You might conjecture that if we could take a much finer look there might be breaks in the clouds, revealing day by day, in bits and pieces, the mysterious surface ordinarily hidden from our view. Then the time of guesses would be over. The Earth is on average half cloud-covered. In the early days of Venus exploration, we saw no reason that Venus should be 100 percent overcast. If instead it was only 90 percent, or even 99 percent, cloud-covered, the transient patches of clearing might tell us much.

In 1960 and 1961, Mariners 1 and 2, the first American spacecraft designed to visit Venus, were being prepared. There were those, like me, who thought the ships should carry video cameras so they could radio pictures back to Earth. The same technology would be used a few years later when Rangers 7, 8, and 9 would photograph the Moon on the way to their crash landings—the last making a bull’s-eye in the crater Alphonsus. But time was short for the Venus mission, and cameras were heavy. There were those who maintained that cameras weren’t really scientific instruments, but rather catch-as-catch-can, razzle-dazzle, pandering to the public, and unable to answer a single straightforward, well-posed scientific question. I thought myself that whether there are breaks in the clouds was one such question. I argued that cameras could also answer questions that we were too dumb even to pose. I argued that pictures were the only way to show the public—who were, after all, footing the bill—the excitement of robotic missions. At any rate, no camera was flown, and subsequent missions have, for this particular world, at least partly vindicated that judgment: Even at high resolution from close flybys, in visible light it turns out there are no breaks in the clouds of Venus, any more than in the clouds of Titan.* These worlds are permanently overcast.

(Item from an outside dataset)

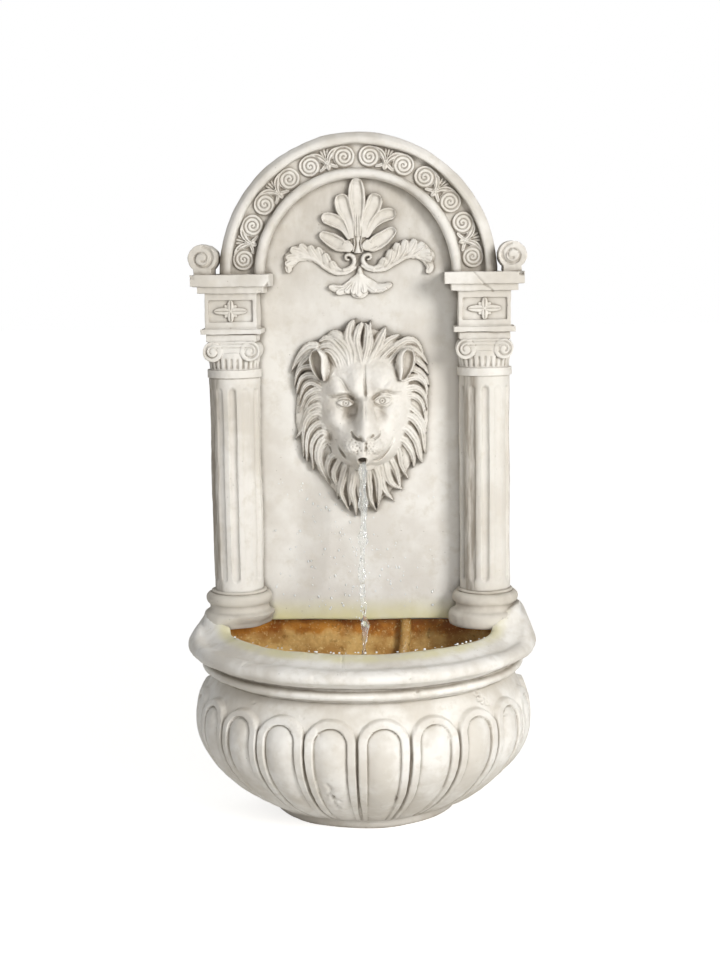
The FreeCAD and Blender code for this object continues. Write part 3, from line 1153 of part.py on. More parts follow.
def build_chamber():
    """The impeller chamber with its seal, its outlet barb, its inlet holes and its spigot."""
    middle = "Sizes.pump_offset"
    length = "Sizes.chamber_length"
    floor = f"({length} - Sizes.bush_floor)"
    cup = "(Sizes.bush_radius + Sizes.bush_cup)"
    groove = "Sizes.seal_section"
    turning = turned("chamber_turning", [
        ("Sizes.chamber_bore", "0"),
        (f"{SEAL_RING} - {groove}", "0"),
        (f"{SEAL_RING} - {groove}", f"2 * {groove}"),
        (f"{SEAL_RING} + {groove}", f"2 * {groove}"),
        (f"{SEAL_RING} + {groove}", "0"),
        (CHAMBER_RADIUS, "0"),
        (CHAMBER_RADIUS, length),
        (SPIGOT, length),
        (SPIGOT, f"{length} + Sizes.spigot_length"),
        (f"{SPIGOT} - Sizes.spigot_wall", f"{length} + Sizes.spigot_length"),
        (f"{SPIGOT} - Sizes.spigot_wall", length),
        ("0", length),
        ("0", floor),
        ("Sizes.bush_radius", floor),
        ("Sizes.bush_radius", f"{floor} - Sizes.bush_length"),
        (cup, f"{floor} - Sizes.bush_length"),
        (cup, f"{length} - Sizes.chamber_wall"),
        ("Sizes.chamber_bore", f"{length} - Sizes.chamber_wall"),
    ])
    place(turning, middle, depth(PUMP_NOSE), PUMP_AXIS, TO_FRONT)
    outlet_depth = depth(f"{PUMP_NOSE} + {length} / 2")
    outlet_top = f"({PUMP_AXIS} + {CHAMBER_RADIUS} + Sizes.outlet_height)"
    outlet_root = f"({PUMP_AXIS} + {CHAMBER_RADIUS} - 1)"
    barb = rod("chamber_barb", "Sizes.hose_bore - Sizes.loose_fit", f"{outlet_top} - {outlet_root}",
               middle, outlet_depth, outlet_root)
    water = rod("chamber_water", "Sizes.hose_bore - 1.5", f"{outlet_top} - {PUMP_AXIS}",
                middle, outlet_depth, PUMP_AXIS)
    tools = [water]
    count = int(size("inlet_count"))
    for index in range(count):
        angle = 2 * math.pi * (index + 0.5) / count
        tools.append(rod(f"inlet_hole_{index + 1}", "Sizes.inlet_radius", "2 * Sizes.chamber_wall",
                         f"{middle} + {round(math.cos(angle), 5)} * Sizes.inlet_offset",
                         depth(f"{CHAMBER_FRONT} - Sizes.chamber_wall * 1.5"),
                         f"{PUMP_AXIS} + {round(math.sin(angle), 5)} * Sizes.inlet_offset", TO_FRONT))
    tools.append(rod("dial_bore", "Sizes.dial_stem + Sizes.turning_fit", "Sizes.chamber_side + 2",
                     f"{middle} + Sizes.chamber_bore - 1", outlet_depth, PUMP_AXIS, ALONG_X))
    cuts = fuse("chamber_tools", *tools)
    keep(cut("impeller_chamber", fuse("chamber_blank", turning, barb), cuts), "impeller_chamber")
    seal = document.addObject("Part::Torus", "chamber_seal")
    seal.setExpression("Radius1", SEAL_RING)
    seal.setExpression("Radius2", f"{groove} - Sizes.turning_fit")
    place(seal, middle, depth(f"{PUMP_NOSE} + {groove}"), PUMP_AXIS, TO_FRONT)
    keep(seal, "chamber_seal")

    dial_x = f"{middle} + {CHAMBER_RADIUS}"
    stem = rod("dial_stem_rod", "Sizes.dial_stem", "Sizes.stem_length + Sizes.part_gap",
               f"{dial_x} - Sizes.stem_length", outlet_depth, PUMP_AXIS, ALONG_X)
    disc = rod("dial_disc", "Sizes.dial_radius", "Sizes.dial_thick",
               f"{dial_x} + Sizes.part_gap", outlet_depth, PUMP_AXIS, ALONG_X)
    grip = block("dial_grip", f"{dial_x} + Sizes.part_gap + 1.4 * Sizes.dial_thick", "0.8 * Sizes.dial_thick",
                 f"{PUMP_NOSE} + {length} / 2 - 1", f"{PUMP_NOSE} + {length} / 2 + 1",
                 f"{PUMP_AXIS} - 0.8 * Sizes.dial_radius", f"{PUMP_AXIS} + 0.8 * Sizes.dial_radius")
    keep(fuse("flow_dial", stem, disc, grip), "flow_dial")

    cover = turned("cover_turning", [
        (f"{CHAMBER_RADIUS} - Sizes.cover_wall", "0"),
        (CHAMBER_RADIUS, "0"),
        (CHAMBER_RADIUS, "Sizes.cover_length - 2"),
        (f"{CHAMBER_RADIUS} - 2", "Sizes.cover_length"),
        ("0", "Sizes.cover_length"),
        ("0", "Sizes.cover_length - Sizes.cover_wall"),
        (f"{CHAMBER_RADIUS} - Sizes.cover_wall", "Sizes.cover_length - Sizes.cover_wall"),
    ])
    place(cover, middle, depth(f"{CHAMBER_FRONT} + Sizes.part_gap"), PUMP_AXIS, TO_FRONT)
    slots = []
    for index in range(int(size("slot_count"))):
        offset = index - (size("slot_count") - 1) / 2
        slots.append(block(f"intake_slot_{index + 1}", f"{middle} + {offset} * 2 * Sizes.slot_width",
                           "Sizes.slot_width", f"{CHAMBER_FRONT} + Sizes.spigot_length + 2",
                           f"{CHAMBER_FRONT} + Sizes.cover_length + 2",
                           f"{PUMP_AXIS} - 0.6 * Sizes.chamber_bore",
                           f"{PUMP_AXIS} + 0.6 * Sizes.chamber_bore"))
    keep(cut("intake_cover", cover, group("intake_slots", *slots)), "intake_cover")


def build_rotor():
    """The magnet with its impeller on a fixed ceramic shaft between two rubber bushes."""
    middle = "Sizes.pump_offset"
    well_floor = f"({PUMP_NOSE} - Sizes.well_depth)"
    front_bush = f"({CHAMBER_FRONT} - Sizes.bush_floor - Sizes.bush_length)"
    keep(rod("rotor_shaft", "Sizes.shaft_pin_radius", f"{front_bush} + Sizes.bush_length - {well_floor}",
             middle, depth(well_floor), PUMP_AXIS, TO_FRONT), "rotor_shaft")
    bushes = []
    for name, start in (("bush_back", well_floor), ("bush_front", front_bush)):
        bushes.append(tube(name, "Sizes.bush_radius", "Sizes.shaft_pin_radius", "Sizes.bush_length",
                           middle, depth(start), PUMP_AXIS, TO_FRONT))
    keep(group("shaft_bushes", *bushes), "shaft_bushes")

    start = f"({well_floor} + Sizes.bush_length + Sizes.part_gap)"
    end = f"({front_bush} - Sizes.part_gap)"
    bore = "(Sizes.shaft_pin_radius + Sizes.turning_fit)"
    plate = f"({PUMP_NOSE} + 0.5 - {start})"
    hub = f"({bore} + 2.5)"
    magnet = turned("rotor_turning", [
        (bore, "0"),
        ("Sizes.rotor_radius", "0"),
        ("Sizes.rotor_radius", plate),
        ("Sizes.impeller_radius", plate),
        ("Sizes.impeller_radius", f"{plate} + Sizes.impeller_plate"),
        (hub, f"{plate} + Sizes.impeller_plate"),
        (hub, f"{end} - {start}"),
        (bore, f"{end} - {start}"),
    ])
    place(magnet, middle, depth(start), PUMP_AXIS, TO_FRONT)
    vane_back = f"{PUMP_NOSE} + 0.5"
    vane_front = f"{PUMP_NOSE} + 0.5 + Sizes.impeller_length"
    vanes = []
    for index, hand in enumerate((-1, 1)):
        centre = f"{middle} + {hand} * ({hub} + Sizes.impeller_radius - 1) / 2"
        vanes.append(block(f"vane_level_{index + 1}", centre, f"Sizes.impeller_radius - 1 - {hub} + 1",
                           vane_back, vane_front, f"{PUMP_AXIS} - Sizes.vane_thick / 2",
                           f"{PUMP_AXIS} + Sizes.vane_thick / 2"))
        inner = f"({hub} - 0.5)"
        outer = "(Sizes.impeller_radius - 0.5)"
        low = f"{PUMP_AXIS} + {inner}" if hand > 0 else f"{PUMP_AXIS} - {outer}"
        high = f"{PUMP_AXIS} + {outer}" if hand > 0 else f"{PUMP_AXIS} - {inner}"
        vanes.append(block(f"vane_upright_{index + 1}", middle, "Sizes.vane_thick", vane_back, vane_front,
                           low, high))
    keep(fuse("rotor", magnet, *vanes), "rotor")


def build_drain_plug():
    """The rubber plug in the basin's drain, with a flange and a finger grip."""
    plug = turned("drain_plug", [
        ("0", "0"),
        ("Sizes.plug_radius - Sizes.turning_fit - 1", "0"),
        ("Sizes.plug_radius - Sizes.turning_fit", "2"),
        ("Sizes.plug_radius - Sizes.turning_fit", "Sizes.basin_floor - 3 + Sizes.part_gap"),
        ("Sizes.plug_flange", "Sizes.basin_floor - 3 + Sizes.part_gap"),
        ("Sizes.plug_flange", "Sizes.basin_floor - 3 + Sizes.part_gap + Sizes.plug_flange_thick"),
        ("Sizes.plug_flange / 3", "Sizes.basin_floor - 2 + Sizes.part_gap + Sizes.plug_flange_thick"),
        ("Sizes.plug_flange / 4", "Sizes.basin_floor + 3 + Sizes.part_gap + Sizes.plug_flange_thick"),
        ("Sizes.plug_flange / 2", "Sizes.basin_floor + 5 + Sizes.part_gap + Sizes.plug_flange_thick"),
        ("Sizes.plug_flange / 2", "Sizes.basin_floor + 7 + Sizes.part_gap + Sizes.plug_flange_thick"),
        ("0", "Sizes.basin_floor + 7 + Sizes.part_gap + Sizes.plug_flange_thick"),
    ])
    place(plug, "-Sizes.plug_offset", depth("Sizes.plug_depth"), "3")
    keep(plug, "drain_plug")


build_spout()
build_riser_hose()
build_pump_body()
build_chamber()
build_rotor()
build_drain_plug()


def check_and_export():
    """Stop on any failed object or bad shape, then write one file per piece."""
    document.recompute()
    for thing in document.Objects:
        if "Invalid" in thing.State or "Error" in thing.State:
            raise RuntimeError(f"{thing.Name} is {thing.State}")
    for piece in kept:
        if piece.Shape.isNull() or not piece.Shape.isValid():
            raise RuntimeError(f"{piece.Label} has a bad shape")
    os.makedirs("parts", exist_ok=True)
    for piece in kept:
        piece.Shape.exportStep(f"parts/{piece.Label}.step")
        box = piece.Shape.BoundBox
        print(f"{piece.Label:22s} solids {len(piece.Shape.Solids)} volume {piece.Shape.Volume:10.0f}"
              f"  x {box.XMin:7.1f} {box.XMax:7.1f}  y {box.YMin:7.1f} {box.YMax:7.1f}"
              f"  z {box.ZMin:7.1f} {box.ZMax:7.1f}")


check_and_export()
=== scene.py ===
# Garden wall fountain, dressed: a cast stone basin and niche with a lion mask that spouts water.
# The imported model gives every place. Sizes here are millimetres, and a depth is measured from the wall.
import math

import bpy
import numpy as np
from mathutils import Matrix, Vector, noise


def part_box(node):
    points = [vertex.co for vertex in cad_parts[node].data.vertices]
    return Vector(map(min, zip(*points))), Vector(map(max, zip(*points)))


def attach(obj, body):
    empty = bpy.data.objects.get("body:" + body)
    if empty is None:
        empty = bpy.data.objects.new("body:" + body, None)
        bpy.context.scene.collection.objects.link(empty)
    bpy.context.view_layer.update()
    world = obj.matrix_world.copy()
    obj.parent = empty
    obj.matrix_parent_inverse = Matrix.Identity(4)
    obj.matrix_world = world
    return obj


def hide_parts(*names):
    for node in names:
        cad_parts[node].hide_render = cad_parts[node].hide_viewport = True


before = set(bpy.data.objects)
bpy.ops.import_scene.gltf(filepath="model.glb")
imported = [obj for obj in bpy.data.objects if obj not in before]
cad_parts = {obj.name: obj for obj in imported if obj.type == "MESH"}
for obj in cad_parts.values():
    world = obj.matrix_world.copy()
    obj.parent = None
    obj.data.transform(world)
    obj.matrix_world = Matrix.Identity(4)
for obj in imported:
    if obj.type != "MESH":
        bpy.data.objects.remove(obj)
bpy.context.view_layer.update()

# The basin's bowl: cast stone, half round, its outside modelled in twelve gadroons that rise from a plain
# foot. Each gadroon is a raised band with a round head round a swelling tongue. The bowl stands on its foot.
MM = 0.001


def end_of(node, corner, axis):
    """Where a CAD node's box ends, in mm: corner 0 is its low end and corner 1 its high end."""
    return round(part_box(node)[corner][axis] / MM, 1)


WALL = end_of("basin_bowl", 1, 1)
BASIN_TOP = end_of("basin_bowl", 1, 2)
RIM_RADIUS, RIM_CENTRE = 200, 50
FOOT_RADIUS, FOOT_CENTRE, FOOT_HEIGHT = 106, 10, 11
NECK_RADIUS, NECK_HEIGHT = 171, 170
BELLY_RADIUS, BELLY_HEIGHT = 188, 118
GADROONS = 12
GADROON_TOP, GADROON_HEAD = 156.5, 23
BAND_RISE, BAND_EDGE = 6.0, 1.2
TONGUE_TOP, TONGUE_HEAD, TONGUE_SHARE = 132, 16, 0.63
TONGUE_ROOT, TONGUE_SWELL = 2.0, 5.0


def smooth(low, high, value):
    """0 below low, 1 above high and a soft step between."""
    share = np.clip((value - low) / (high - low), 0, 1)
    return share * share * (3 - 2 * share)


def points_of(piece):
    """The vertices of a piece in mm, one row each."""
    flat = np.empty(len(piece.data.vertices) * 3)
    piece.data.vertices.foreach_get("co", flat)
    return flat.reshape(-1, 3) / MM


def set_points(piece, points):
    """Puts a piece's vertices at points in mm."""
    piece.data.vertices.foreach_set("co", (np.asarray(points) * MM).ravel())
    piece.data.update()


def normals_of(piece):
    """The vertex normals of a piece, one row each."""
    flat = np.empty(len(piece.data.vertices) * 3)
    piece.data.vertex_normals.foreach_get("vector", flat)
    return flat.reshape(-1, 3)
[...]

In the ultraviolet there is detail, but due to transient patches of high-altitude overcast, far above the main cloud deck. The high clouds race around the planet much faster than the planet itself turns: super-rotation. We have an even smaller chance of seeing the surface in the ultraviolet.

When it became clear that the atmosphere of Venus was much thicker than the air on Earth—as we now know, the pressure at the surface is ninety times what it is here—it immediately followed that in ordinary visible light we could not possibly see the surface, even if there were breaks in the clouds. What little sunlight is able to make its tortuous way through the dense atmosphere to the surface would be reflected back, all right; but the photons would be so jumbled by repeated scattering off molecules in the lower air that no image of surface features could be retained. It would be like a “whiteout” in a polar snowstorm. However, this effect, intense Rayleigh scattering, declines rapidly with increasing wavelength; in the near-infrared, it was easy to calculate, you could see the surface if there were breaks in the clouds—or if the clouds were transparent there.